One of the memories of Claudette we treasure is her love for wearing her Quechan traditional dress and beadwork. She was strong in her culture and identity as a Quechan woman, and wore her dress and beadwork regularly. She taught many of us to take pride in being Indigenous women, and to wear our skirts with honor. She taught us that skirts were not just meant for ceremony--they were day-to-day reminders of who we are and where we come from, and our connection to the land and each other. 

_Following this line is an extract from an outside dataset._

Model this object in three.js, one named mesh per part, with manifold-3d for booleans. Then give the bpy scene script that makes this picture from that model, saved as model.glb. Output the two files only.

Claudette believed in being of service to the people. She put that belief into practice daily, often in ways few people knew about. For example, though she never advertised it, she donated her time to help survivors we work with to create a safety plan and put distance between them and their abusers, and advocated on behalf of MMIWG2 families in Southern California. She was also exceptionally warm hearted and encouraging, and was often that big sister in the crowd filming a speech or presentation and cheering you on. She even frequently kept spare pairs of earrings in her bag to give as gifts. That is who Claudette was--generous, loving, nurturing, fiercely loyal to her peoples and her loved ones, and radiating positive energy. 

In 2018, when our now-Executive Director Annita Lucchesi traveled to Washington DC alongside staff from the Urban Indian Health Institute to release the nation’s first report on MMIWG (based on data that would later become housed at SBI), Claudette White and her son Zion were there, and sang and danced in honor of the women represented in the report. Shortly after, when Annita approached Claudette about forming Sovereign Bodies Institute, Claudette didn’t hesitate, and immediately agreed to serve as a founding Board member. Claudette has been a part of SBI since Day 1. It is incredibly hard to imagine it continuing without her leadership, intelligence, compassion, and dedication. 

However, we must forge ahead. We continue our work with a renewed sense of purpose, remembering Claudette and her spirit in all we do. We know that her spirit will continue to guide us and watch over us, and in the words of fellow SBI Board member Theda NewBreast, she is now one badass ancestor.